On many projects, variation identification depends on retrospective reporting. Site diaries are completed after the fact. Instructions are buried in messages. Photos are stored without context. Commercial teams often see changes weeks after they occurred.

By the time issues are reviewed, notice deadlines may already be missed and positions may have hardened. What could have been managed early becomes a dispute that is harder to resolve.

Late identification does not just increase commercial risk. It also damages trust between site and commercial teams.

Effective variation management starts with accurate site records

Site records provide the evidence needed to show what changed, when it changed, and why it changed. They support discussions about entitlement, timing, and impact before positions harden.

Good site records typically include:

  • time-stamped records of instructions and decisions
  • photos or videos linked to specific locations or activities
  • a clear sequence of events showing how changes have unfolded

Without this foundation, variation discussions rely on memory and interpretation rather than fact.

Informal instructions and variation risk

Informal instructions are a normal part of construction. Supervisors and engineers issue directions verbally to keep work moving. The risk arises when those instructions are not recorded at the time they are given.

When informal instructions are not documented, intent becomes unclear and timing is disputed. Commercial teams struggle to assess entitlement or impact, not because the change did not occur, but because the record is weak.

Capturing informal instructions contemporaneously does not slow projects down. It reduces ambiguity and allows early decisions about whether formal notice or pricing is required.

Linking variations to scope and programme

Variations rarely exist in isolation. A single change can affect multiple trades, activities, or programme milestones.

Effective documentation allows site records to be linked across:

  • scope items and work packages
  • affected areas or activities
  • programme and sequencing impacts

This linkage is critical. Minor changes that appear insignificant on their own often have material consequences when viewed together over time.

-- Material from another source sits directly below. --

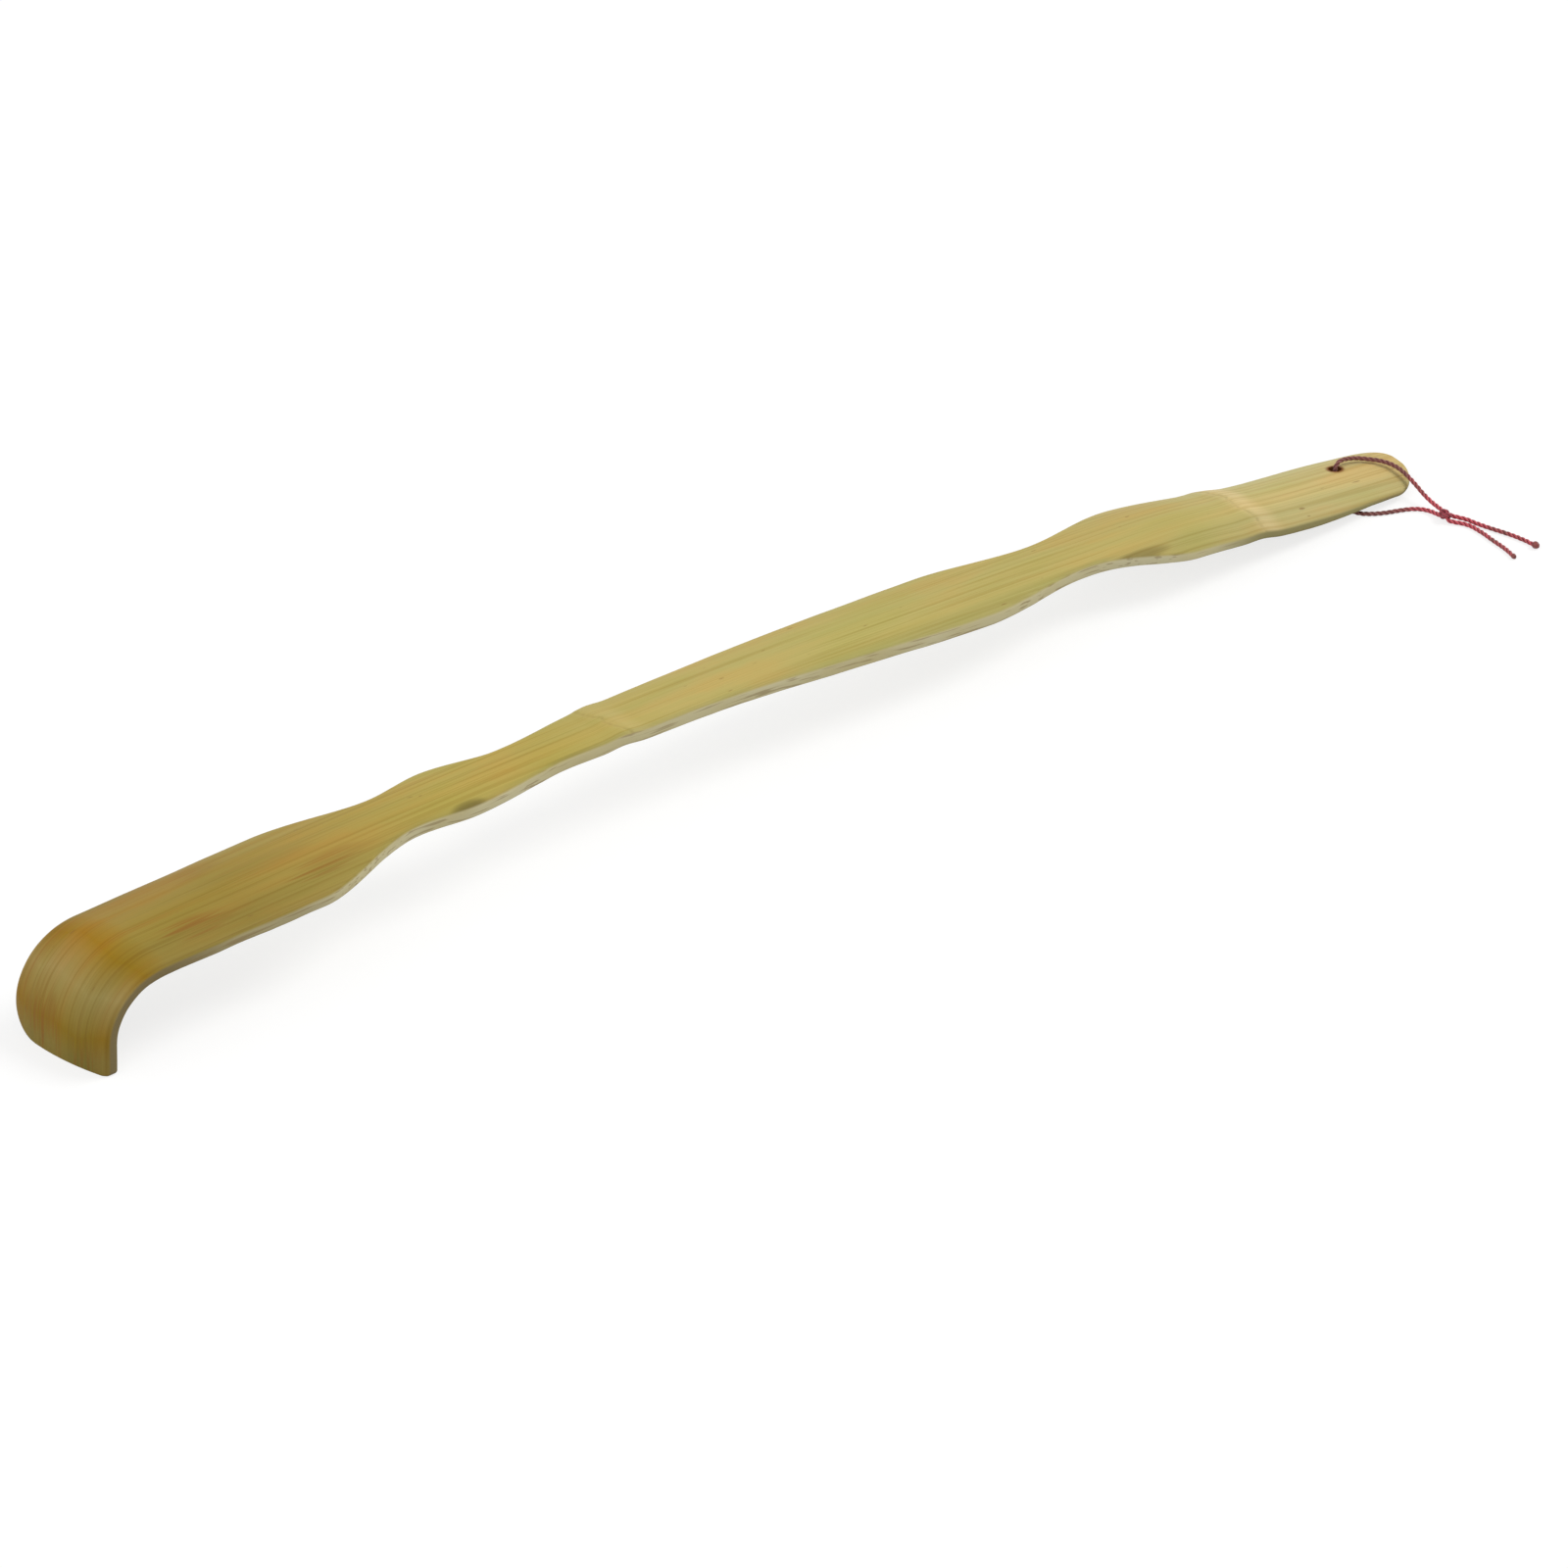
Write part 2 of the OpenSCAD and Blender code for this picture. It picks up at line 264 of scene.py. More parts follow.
def ramp(tree, value, stops):
    """A colour read off a row of (place, colour) stops."""
    made = put(tree, "ShaderNodeValToRGB", {0: value})
    band = made.color_ramp
    band.interpolation = "LINEAR"
    while len(band.elements) < len(stops):
        band.elements.new(0.5)
    for element, (place, colour) in zip(band.elements, stops):
        element.position = place
        element.color = opaque(colour)
    return made.outputs[0]


def bumped(tree, height, strength, distance):
    """The normal of a surface with that relief."""
    made = put(tree, "ShaderNodeBump",
               {"Strength": strength, "Distance": distance, "Height": height})
    return made.outputs[0]


def opaque(colour):
    """A colour with its alpha."""
    return (colour[0], colour[1], colour[2], 1.0)


def new_material(name):
    """An empty node material, with its tree and its shader already joined to the output."""
    material = bpy.data.materials.new(name)
    material.use_nodes = True
    tree = material.node_tree
    tree.nodes.clear()
    shader = put(tree, "ShaderNodeBsdfPrincipled")
    put(tree, "ShaderNodeOutputMaterial", {"Surface": shader.outputs[0]})
    return material, tree, shader


# Objects


def placed(name, data):
    """A new object with that data, in the scene."""
    piece = bpy.data.objects.new(name, data)
    bpy.context.scene.collection.objects.link(piece)
    return piece


def finished(name, shape, material):
    """A bmesh as an object with smooth faces and its material."""
    mesh = bpy.data.meshes.new(name)
    shape.to_mesh(mesh)
    shape.free()
    mesh.materials.append(material)
    mesh.shade_smooth()
    return placed(name, mesh)


def modified(piece):
    """A new mesh of an object as its modifiers leave it."""
    bpy.context.view_layer.update()
    seen = piece.evaluated_get(bpy.context.evaluated_depsgraph_get())
    return bpy.data.meshes.new_from_object(seen)


# Shape of the bamboo strip


def from_hook(distance):
    """X of a place measured from the hook's face."""
    return HOOK_X + distance


def from_end(distance):
    """X of a place measured back from the tongue's end."""
    return END_X - distance


# The outline's stations: X, the width there, how far the near and the far edge's station is
# moved along the strip, and how much width is moved from the near side to the far side.
OUTLINE = (
    (from_hook(0.087), 0.0384, 0, 0, 0),
    (from_hook(0.127), 0.0204, 0.002, -0.002, 0),
    (from_hook(0.150), 0.0248, 0.001, -0.004, 0.0008),
    (from_hook(0.179), 0.0163, 0.008, -0.007, -0.0005),
    (from_hook(0.207), 0.0206, 0.010, 0, 0.0009),
    (from_end(0.164), 0.0290, 0.002, -0.006, 0.0004),
    (from_end(0.125), 0.0188, 0.003, -0.007, -0.0001),
    (from_end(0.085), 0.0348, 0, -0.004, 0.0005),
    (from_end(0.044), 0.0348, 0, 0, 0.0008),
    (END_X, 0.0236, 0, 0, -0.0038),
)
BLADE_WIDTH = OUTLINE[0][1]
KNUCKLE_X = from_hook(0.150)
BELLY_X = from_end(0.164)
NECK_X = from_end(0.125)
TAPER_X = from_end(0.044)
RING_XS = (from_hook(0.207), from_end(0.061))
# How far each node ring's line leans along the strip for a step across it
RING_SLANTS = (0.38, 0.12)
# The scar of each node ring: how far before the ring it lies, its depth and the ridge past it
SCAR_BEFORE = 0.0014
SCAR_DEPTH = 0.00008
SCAR_RIDGE = 0.00006
HOLE = (from_end(0.020), 0.001)
# Height of the skin along the strip, after its height at the bend
ARCH = ((KNUCKLE_X, 0.0343), (0, 0.0312), (BELLY_X, 0.0248), (NECK_X, 0.0217),
        (from_end(0.085), 0.0182), (TAPER_X, 0.0111), (END_X, 0.0050))

SKIN_STEPS = 36
EDGE_STEPS = 5
BEND_STEPS = 44
CORNER_STEPS = 22
STATION_GAP = 0.0008
RING_GAP = 0.00025
LIP_HEIGHTS = (0, 0.0002, 0.0005, 0.0009, 0.0014, 0.002, 0.0027, 0.0035, 0.0044, 0.0054,
               0.0065, 0.0075, 0.0085)
# Waves per metre of the edges' waver
SLOW_WAVER = 42
QUICK_WAVER = 190
Station = namedtuple("Station", "x z lean near far wall radius twist skew")


def ease(t):
    """Smooth step from 0 to 1."""
    t = max(0.0, min(1.0, t))
    return t * t * (3 - 2 * t)


def eased(table, x):
    """Value at x of a table of (x, value), eased from one station to the next."""
    for (x0, first), (x1, second) in zip(table, table[1:]):
        if x <= x1:
            break
    return first + (second - first) * ease((x - x0) / (x1 - x0))


def corner_cut(past, radius):
    """How far a rounded corner cuts in, a distance past its start."""
    past = max(0.0, min(radius, past))
    return radius - math.sqrt(radius * radius - past * past)


def wander(*place):
    """A smooth random number from -1 to 1 that belongs to a place."""
    return noise.noise(Vector(place))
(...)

Change management on construction projects

While contract forms differ, the underlying challenges are similar across projects.

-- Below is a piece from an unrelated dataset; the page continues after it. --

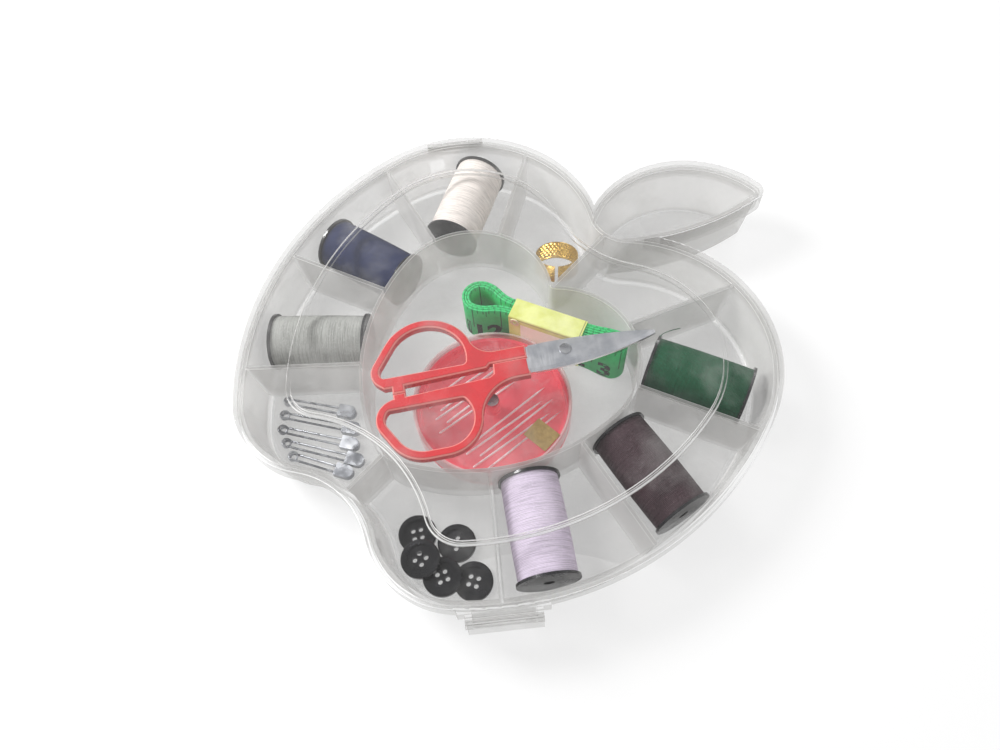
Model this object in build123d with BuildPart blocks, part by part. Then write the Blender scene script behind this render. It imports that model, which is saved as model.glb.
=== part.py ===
from build123d import *
import os
from math import acos, asin, atan2, cos, degrees, hypot, pi, radians, sin, sqrt

# Clear apple-shaped sewing kit case with a leaf dish, lid, latch and its sewing contents.
# Millimetres. The origin is the middle of the apple on the flat underside, the stem points
# to +Y and the lid opens about a hinge on the left shoulder.

# Outline of the lid's rim, as tangent arcs on each side of the stem line
rim_lobe_x = 38.1
rim_lobe_top = 80.8
rim_lobe_radius = 51.4
rim_notch_depth = 12.8
rim_flank_radius = 111.1
rim_foot_x = 32.1
rim_foot_bottom = -77.6
rim_foot_radius = 29.9
rim_foot_depth = 9.2

# Outline of the lid's raised panel
panel_lobe_x = 34.5
panel_lobe_top = 64.2
panel_lobe_radius = 38.6
panel_notch_depth = 8.2
panel_flank_radius = 101.8
panel_foot_x = 32.7
panel_foot_bottom = -58.9
panel_foot_radius = 12.5
panel_foot_depth = 9.4

# Outline of the ring wall round the middle compartment, which has a plain round foot
ring_lobe_x = 19.8
ring_lobe_top = 42.9
ring_lobe_radius = 29.5
ring_notch_depth = 7.0
ring_flank_radius = 73.0
ring_foot_bottom = -50.0
ring_foot_radius = 18.0

# Leaf dish: two arcs from the stem to a rounded tip
leaf_back_radius = 38.6
leaf_belly_radius = 100.0
leaf_tip_x = 29.93
leaf_tip_y = 116.01
leaf_tip_radius = 4.6
leaf_tip_least = 1.2
leaf_root_left_x = -8.74
leaf_root_right_x = 8.59
leaf_root_y = 66.0
leaf_root_length = 5.0
leaf_panel_inset = 4.6
leaf_floor_round = 1.0

# Tray
floor_thickness = 1.6
base_height = 23.0
tray_wall = 1.3
tray_draft = 2.2
tray_foot_round = 1.8
tray_floor_round = 2.4
web_thickness = 1.2
web_draft = 0.3

# Lid
lid_wall = 1.3
skirt_clearance = 0.5
skirt_bottom = 17.0
lid_lift = 0.5
panel_rise = 2.3
rim_round = 0.7
panel_slope = 15.0
panel_draw = 0.9

# Dividers on the right-hand side, from the ring outwards; the left side mirrors them
divider_roots = ((30.3, 39.9), (47.6, 23.2), (46.9, -4.9), (30.0, -31.4))
divider_angles = (63.5, 18.0, -17.0, -43.0)
divider_length = 60.0
divider_overlap = 6.0

# Hinge on the left shoulder and latch opposite it
latch_bearing = -42.6
hinge_height = 16.8
hinge_offset = 2.7
knuckle_radius = 2.2
hinge_pin_radius = 0.9
lid_knuckle_width = 10.0
base_knuckle_width = 6.0
knuckle_gap = 0.3
arm_clearance = 0.2
arm_drop = 7.0
pin_fit = 0.02
pin_chamfer = 0.2
running_fit = 0.06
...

Variation and change management may be framed through formal change control, programme impacts, or contractual entitlement, but the requirement is the same. Clear, accurate records that reflect what actually happened on site.

Strong documentation supports better conversations between site teams, commercial managers, and quantity surveyors, regardless of the contract form in use.

Why variation disputes escalate

Variation disputes tend to escalate for predictable reasons. Records are incomplete, timelines are unclear, instructions cannot be traced, and impacts are difficult to quantify.

When documentation is weak, discussions move away from facts and towards positions. This increases the likelihood of rejection, delay, or escalation.

Better site records do not remove disagreement, but they reduce uncertainty and support earlier resolution.

How better variation records improve outcomes

When variations are identified and documented early, project teams are better placed to issue timely notices, assess impact while work is ongoing, and prioritise commercially significant changes.

The objective of variation documentation is not to generate claims. It is to manage change before it becomes a dispute.

A practical next step

Capturing changes properly on site is easier when everyone is clear on what to record and when.

We have put together a short reference sheet that sets out the key details site teams should capture when changes occur, along with practical guidance on how to record them under live site conditions. An editable template is also available for teams who want a working version.

You can view the reference sheet and access the template here.

Frequently asked questions

What is the difference between a variation and a change instruction?
A change instruction is often an informal or preliminary direction. A variation is the formal recognition of a change to scope, time, or cost. Clear site records help bridge the gap between the two.
Do verbal instructions count as variations?
They can, depending on the contract and circumstances. What matters is whether the instruction changed the scope or method of work. Recording verbal instructions at the time they are given reduces later disagreement.
Why are variation claims often rejected?
Common reasons include late notice, lack of contemporaneous records, unclear scope impact, and difficulty proving timing or responsibility.
How do site records support early variation management?
They provide a factual timeline of events, making it easier to identify changes early and assess whether formal action is required.
Are site diaries enough to manage variations?
Traditional site diaries alone are often insufficient because they are retrospective and summarised. Effective variation management relies on more detailed, time-stamped records captured as events occur.